That’s entertainment

The newly refurbished Fleur has promised much: a smoke-free atmosphere (check); a more upmarket feel (check); bistro-style food (RSN); the return of the quiz (check; we’ve won two times out of three); and high-quality entertainment (read on).

Last year Friday and Saturday nights followed a predictable pattern. Friday saw a leather-faced muscle mary in a butch outfit prancing about to a tired routine with the gradually increasing accompaniment of baby oil. Saturday was usually a god-awful drag act miming to classics and/or cheese and/or comedy clips off the telly, interspersed with tedious audience participation. But occasionally we had The Fleurettes or Topping and Butch.

In its new incarnation, the Fleur has abandoned the leather-faced etc (the god-awful etc still seem welcome). Last night we were promised the delights of Jamie Watson, a “highly acclaimed male vocalist”.

I suspect approximately one of those words is accurate.

The DJ, James, introduced him. The music started and we heard a warbling noise heavy on the vibrato that we took to be James doing an impression of a poor singer. To our surprise, we saw that the highly acclaimed etc was making the noise. To be precise, a man dressed in black wearing a black hat murdering a song in the club style.

Some people, clearly drunk, appeared to be enjoying it. Further back from the stage discontent was more evident.

My immediate thought: I’d heard several people in the crowd sing better than him at a karaoke night here. One of them, Steve, quickly retreated to the other bar in the pub to protect his delicate ears.

A staple of these events is the “Everybody!” moment: the act belts out a popular number, reaches the chorus, and encourages the throng to fill in while he has a breather. A sure sign of a poor act is when “Everybody!” is followed by tumbleweed drifting across the stage, perhaps one lone voice slurring out a line of misheard lyrics before fading to incoherence, and then the star picking up to avoid an uncomfortable stand-off. It was at about this moment in the show – still the first song – that I began to maliciously enjoy it.

Our entertainment was billed as a vocalist, but apparently believes himself to be a fully fledged cabaret act. Between the songs he engaged in never-ending banter with an ever-decreasing band of alcoholic punters by the stage. I say banter; I mean a steady stream of insults and questions of audience members, the responses to which we were unable to hear since the act kept the microphone firmly clamped to his own lips. Much as I enjoy listening to one side of a mobile phone conversation on a train, I felt that a decent cabaret act might consist of more than that.

By this time I was sitting as far away from the stage as I could, by the window next to my quiz teammate Martin – I’d spotted an expression of sheer pain on his face and could guess why. We began a Statler/Waldorf two-pronged attack-whinge, too far from the stage to be heard against the ear-splitting din but very satisfying nonetheless. Martin wondered whether the act had “stolen his hat from poor Mike Reid”.

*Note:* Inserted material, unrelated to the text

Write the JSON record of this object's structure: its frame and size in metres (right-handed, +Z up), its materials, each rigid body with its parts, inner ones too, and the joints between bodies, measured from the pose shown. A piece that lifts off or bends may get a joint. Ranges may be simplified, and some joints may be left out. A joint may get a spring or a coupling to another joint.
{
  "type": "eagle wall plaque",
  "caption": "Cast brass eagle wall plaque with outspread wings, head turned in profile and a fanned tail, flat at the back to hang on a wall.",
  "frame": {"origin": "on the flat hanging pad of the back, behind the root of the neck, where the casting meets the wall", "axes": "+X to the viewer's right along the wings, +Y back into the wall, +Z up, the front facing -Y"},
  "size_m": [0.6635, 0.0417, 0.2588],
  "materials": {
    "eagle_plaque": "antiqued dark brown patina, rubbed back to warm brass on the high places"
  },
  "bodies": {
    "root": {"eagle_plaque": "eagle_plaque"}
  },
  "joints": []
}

As the act, inevitably, left the stage to talk to the audience, I wondered what my responses would be were he to venture near. I decided how I’d like it to go, but I was sadly never approached:

Act: What do you do?

Me: I’m a critic.

Act: What do you criticise?

Me: Everything.

Act: And what do you think of my act?

Me: I like the hat.

At one point he started asking audience members for their profile names on a certain well-known web site (of which I am not a member). He said his own was “star_twister” (it is, I checked). Martin suggested a better name would be “singing_tosser”; we finally agreed on “twat_in_a_hat”.

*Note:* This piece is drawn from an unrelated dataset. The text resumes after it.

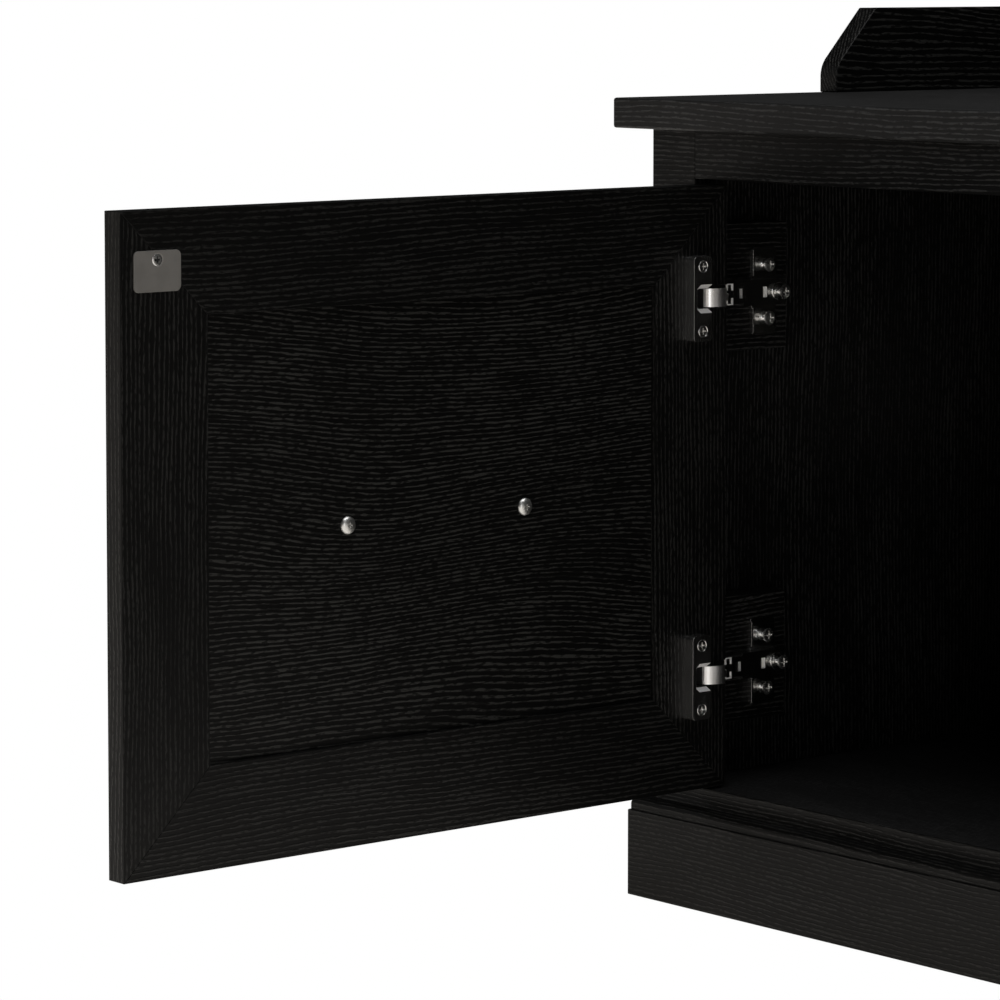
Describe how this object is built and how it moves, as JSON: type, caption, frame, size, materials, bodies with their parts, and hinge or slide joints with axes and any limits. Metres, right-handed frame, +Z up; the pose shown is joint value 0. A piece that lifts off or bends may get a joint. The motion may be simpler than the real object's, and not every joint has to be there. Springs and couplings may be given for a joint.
{
  "type": "media cabinet",
  "caption": "Low media cabinet with inset framed doors on concealed hinges, magnetic catches, a moulded plinth and a low gallery round the worktop.",
  "frame": {"origin": "centre of the underside of the middle support foot, on the floor", "axes": "+X along the front to the right as seen by someone facing it, +Y from the front to the back, +Z up"},
  "size_m": [1.029, 0.8086, 0.533],
  "materials": {
    "worktop": "embossed grain foil, satin",
    "gallery": "embossed grain foil, satin",
    "plinth": "embossed grain foil, satin",
    "carcass": "embossed grain foil, satin",
    "face_frame": "embossed grain foil, satin",
    "spacer_block": "embossed grain foil, satin",
    "door_frame": "embossed grain foil, satin",
    "door_panel": "embossed grain foil, satin",
    "screws": "zinc plated",
    "hinge_chrome": "polished",
    "hinge_steel": "nickel plated",
    "strike_plate": "zinc plated",
    "handle": "brushed nickel",
    "magnet": "dull",
    "catch_plastic": "matte"
  },
  "bodies": {
    "cabinet": {"worktop": "worktop", "side_panel_left": "carcass", "side_panel_right": "carcass", "partition": "carcass", "floor_panel": "carcass", "back_panel": "carcass", "face_stile_left": "face_frame", "face_stile_right": "face_frame", "face_stile_centre": "face_frame", "face_rail_top": "face_frame", "plinth_front": "plinth", "plinth_left": "plinth", "plinth_right": "plinth", "centre_foot": "carcass", "gallery_left": "gallery", "gallery_right": "gallery", "gallery_back": "gallery", "hinge_block_left_upper": "spacer_block", "hinge_block_left_lower": "spacer_block", "hinge_block_right_upper": "spacer_block", "hinge_block_right_lower": "spacer_block", "hinge_plates_left": "hinge_steel", "hinge_plates_right": "hinge_steel", "hinge_arm_left_upper": "hinge_chrome", "hinge_arm_left_lower": "hinge_chrome", "hinge_arm_right_upper": "hinge_chrome", "hinge_arm_right_lower": "hinge_chrome", "hinge_pins": "screws", "plate_screws": "screws", "catch_left": "catch_plastic", "catch_right": "catch_plastic", "catch_magnets": "magnet", "catch_screws": "screws"},
    "door_left": {"door_left_stile_hinge": "door_frame", "door_left_stile_free": "door_frame", "door_left_rail_top": "door_frame", "door_left_rail_bottom": "door_frame", "door_left_panel": "door_panel", "hinge_cup_left_upper": "hinge_steel", "hinge_cup_left_lower": "hinge_steel", "hinge_leaf_left_upper": "hinge_chrome", "hinge_leaf_left_lower": "hinge_chrome", "door_screws_left": "screws", "strike_plate_left": "strike_plate", "handle_left": "handle", "handle_screws_left": "screws"},
    "door_right": {"door_right_stile_hinge": "door_frame", "door_right_stile_free": "door_frame", "door_right_rail_top": "door_frame", "door_right_rail_bottom": "door_frame", "door_right_panel": "door_panel", "hinge_cup_right_upper": "hinge_steel", "hinge_cup_right_lower": "hinge_steel", "hinge_leaf_right_upper": "hinge_chrome", "hinge_leaf_right_lower": "hinge_chrome", "door_screws_right": "screws", "strike_plate_right": "strike_plate", "handle_right": "handle", "handle_screws_right": "screws"}
  },
  "joints": [
    {"name": "door_left_hinge", "type": "hinge", "parent": "cabinet", "child": "door_left", "pos_m": [-0.4523, -0.1863, 0.25225], "axis": [0, 0, 1], "range_deg": [-5, 90]},
    {"name": "door_right_hinge", "type": "hinge", "parent": "cabinet", "child": "door_right", "pos_m": [0.4523, -0.1863, 0.25225], "axis": [0, 0, 1], "range_deg": [0, 95]}
  ]
}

As time slowed to a crawl, DJ James – one of the Fleurettes and far funnier than the act – began interrupting using his own microphone, seemingly to drag the act kicking and screaming towards some kind of conclusion. Now I began to laugh properly, as the act wasn’t too appreciative. Martin shouted “Get off the stage!” but it still wasn’t loud enough.

The final number at last. Half-way through, the music suddenly cut out – and then restarted from the beginning of the song. The act became confused; James apologised, “but I didn’t press anything”. The act said to him “Well, one more verse then fade it out.” He tried but failed to fit the verse to the music, said “Oh, forget it. Thank you and goodnight!” and left the stage. Classy.

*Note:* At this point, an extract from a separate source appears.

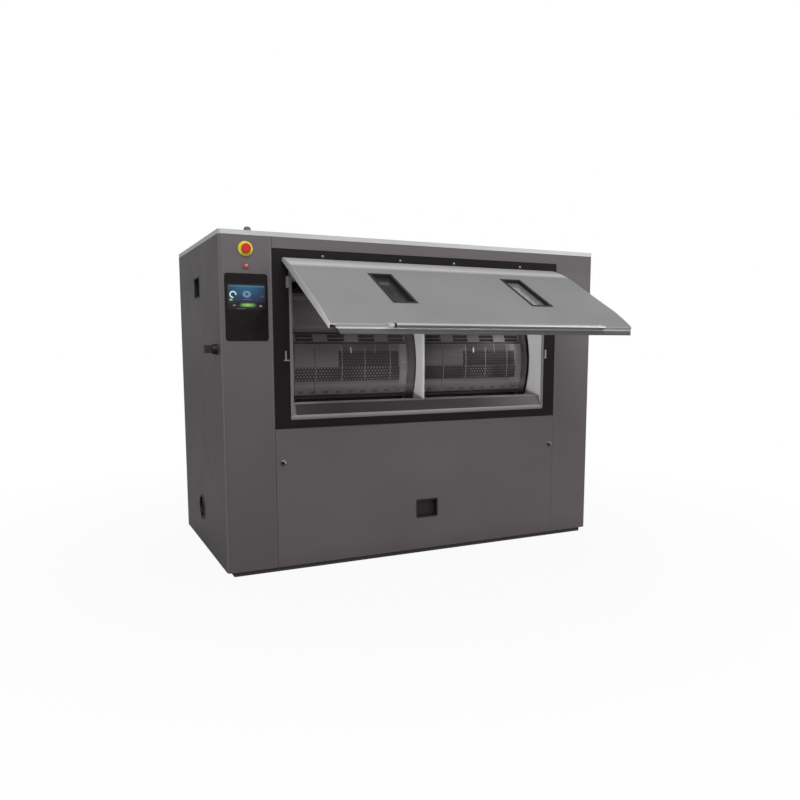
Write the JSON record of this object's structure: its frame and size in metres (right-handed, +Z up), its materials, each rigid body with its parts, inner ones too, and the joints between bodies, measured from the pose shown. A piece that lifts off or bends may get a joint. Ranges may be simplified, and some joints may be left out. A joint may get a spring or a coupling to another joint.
{
  "type": "barrier washer",
  "caption": "Pass-through industrial washer-extractor: grey sheet-metal cabinet, control column, black door surround, upswung loading door, horizontal two-pocket drum with flap hatches",
  "frame": {"origin": "centre of the cabinet's base on the floor, at the centre of the four floor bolt holes", "axes": "+X to the right of the loading side, +Y to the clean side, +Z up"},
  "size_m": [2.282, 1.945, 1.725],
  "materials": {
    "frame_dark": "dark grey paint",
    "frame_grey": "grey paint",
    "panel_grey": "smooth grey paint",
    "lid_light": "smooth light grey paint",
    "cap_grey": "grey plastic",
    "surround_black": "black paint",
    "stainless": "brushed stainless",
    "steel_bright": "bright steel",
    "black_plastic": "black plastic",
    "stop_yellow": "yellow plastic",
    "black_gloss": "black gloss",
    "screen": "lit screen",
    "cast": "cast iron",
    "brass": "brass",
    "motor_blue": "blue paint",
    "rubber_black": "black rubber",
    "stop_red": "red plastic",
    "lens_red": "red lens",
    "door_grey": "satin grey",
    "glass": "clear",
    "drum_steel": "ground stainless"
  },
  "bodies": {
    "cabinet": {"base_frame": "frame_dark", "plinth": "frame_dark", "drum_supports": "frame_grey", "upright_frame": "frame_grey", "bay_frames": "frame_grey", "control_column": "panel_grey", "front_panels": "panel_grey", "left_side_panel": "panel_grey", "right_side_panel": "panel_grey", "rear_panels": "panel_grey", "top_lid": "lid_light", "roof_plug": "cap_grey", "front_surround": "surround_black", "front_throat": "stainless", "front_sill": "stainless", "rear_throat": "stainless", "rear_cheeks": "stainless", "door_hinges": "steel_bright", "door_catches": "steel_bright", "flush_pulls": "black_plastic", "duct_ring": "black_plastic", "switch_base": "black_plastic", "stop_base": "stop_yellow", "button_bezel": "steel_bright", "operator_panel": "black_gloss", "operator_screen": "screen", "outer_tub": "stainless", "bearing_housings": "cast", "shaft_bearings": "steel_bright", "drain_valve": "black_plastic", "waste_pipe": "black_plastic", "water_inlets": "brass", "electrical_box": "panel_grey", "motor": "motor_blue", "drive_belt": "rubber_black"},
    "front_door": {"front_door_skin": "door_grey", "front_door_liner": "stainless", "front_door_gaskets": "rubber_black", "front_window_glass": "glass", "front_door_handle": "steel_bright"},
    "rear_door": {"rear_door_skin": "door_grey", "rear_door_liner": "stainless", "rear_window_glass": "glass", "rear_door_handle": "steel_bright", "rear_door_seal": "rubber_black"},
    "drum": {"drum_shell": "drum_steel", "drum_walls": "drum_steel", "drum_pulley": "cast"},
    "motor_pulley": {"motor_pulley": "cast"},
    "lower_flap_left": {"lower_flap_left": "drum_steel"},
    "lower_flap_right": {"lower_flap_right": "drum_steel"},
    "upper_flap_left": {"upper_flap_left": "drum_steel"},
    "upper_flap_right": {"upper_flap_right": "drum_steel"},
    "lever_left": {"lever_left": "steel_bright"},
    "lever_right": {"lever_right": "steel_bright"},
    "stop_head": {"stop_head": "stop_red"},
    "push_button": {"push_button": "lens_red"},
    "switch_knob": {"switch_knob": "black_plastic"},
    "lock_left": {"lock_left": "steel_bright"},
    "lock_right": {"lock_right": "steel_bright"}
  },
  "joints": [
    {"name": "front_door_hinge", "type": "hinge", "parent": "cabinet", "child": "front_door", "pos_m": [-0.0035, -0.593, 1.555], "axis": [1, 0, 0], "range_deg": [0, 62.9]},
    {"name": "rear_door_hinge", "type": "hinge", "parent": "cabinet", "child": "rear_door", "pos_m": [-0.0035, 0.593, 1.555], "axis": [-1, 0, 0], "range_deg": [-62.9, 0]},
    {"name": "drum_spin", "type": "hinge", "parent": "cabinet", "child": "drum", "pos_m": [-0.0035, 0, 1.055], "axis": [1, 0, 0], "continuous": true},
    {"name": "motor_spin", "type": "hinge", "parent": "cabinet", "child": "motor_pulley", "pos_m": [0.93, 0, 0.3], "axis": [1, 0, 0], "continuous": true},
    {"name": "lower_flap_left_hinge", "type": "hinge", "parent": "drum", "child": "lower_flap_left", "pos_m": [-0.384, -0.41879, 0.89172], "axis": [1, 0, 0], "range_deg": [-85, 0]},
    {"name": "upper_flap_left_hinge", "type": "hinge", "parent": "drum", "child": "upper_flap_left", "pos_m": [-0.384, -0.27052, 1.41399], "axis": [-1, 0, 0], "range_deg": [-55, 0]},
    {"name": "lever_left_turn", "type": "hinge", "parent": "lower_flap_left", "child": "lever_left", "pos_m": [-0.395, -0.4494, 1.12618], "axis": [0, -0.9877, 0.1564], "range_deg": [0, 90]},
    {"name": "lower_flap_right_hinge", "type": "hinge", "parent": "drum", "child": "lower_flap_right", "pos_m": [0.377, -0.41879, 0.89172], "axis": [1, 0, 0], "range_deg": [-85, 0]},
    {"name": "upper_flap_right_hinge", "type": "hinge", "parent": "drum", "child": "upper_flap_right", "pos_m": [0.377, -0.27052, 1.41399], "axis": [-1, 0, 0], "range_deg": [-55, 0]},
    {"name": "lever_right_turn", "type": "hinge", "parent": "lower_flap_right", "child": "lever_right", "pos_m": [0.366, -0.4494, 1.12618], "axis": [0, -0.9877, 0.1564], "range_deg": [0, 90]},
    {"name": "stop_press", "type": "slide", "parent": "cabinet", "child": "stop_head", "axis": [0, 1, 0], "range_m": [0, 0.005]},
    {"name": "button_press", "type": "slide", "parent": "cabinet", "child": "push_button", "axis": [0, 1, 0], "range_m": [0, 0.003], "stiffness_N_per_m": 400},
    {"name": "switch_turn", "type": "hinge", "parent": "cabinet", "child": "switch_knob", "pos_m": [-1.12, -0.487, 1.135], "axis": [-1, 0, 0], "range_deg": [0, 90]},
    {"name": "lock_left_turn", "type": "hinge", "parent": "cabinet", "child": "lock_left", "pos_m": [-0.8175, -0.58, 0.563], "axis": [0, 1, 0], "range_deg": [0, 90]},
    {"name": "lock_right_turn", "type": "hinge", "parent": "cabinet", "child": "lock_right", "pos_m": [0.8215, -0.58, 0.563], "axis": [0, 1, 0], "range_deg": [0, 90]}
  ],
  "couplings": [
    {"joint": "motor_spin", "follows": "drum_spin", "ratio": 4.1667}
  ]
}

The long-overdue-for-retirement tradition dictated that he return for an encore. James tried to whip the crowd into a frenzy but we remained resolutely unwhipped for the duration. One or two fellow malcontents commiserated with Martin and I at our hecklers’ table. Finally, the act ended before manslaughter could be committed in self-defence.

There was much speculation at how much money the Fleur paid him for that excuse for a performance. It was generally agreed by those present that, if we had our way, he wouldn’t darken our doors again.

Not long afterwards he emerged in a shabby tracksuit from his dressing room – I use the term loosely, it was just a room in which he got dressed – and left with his lady driver/manager/friend. Who, it turns out, had been sitting about six feet away from us for the entire show.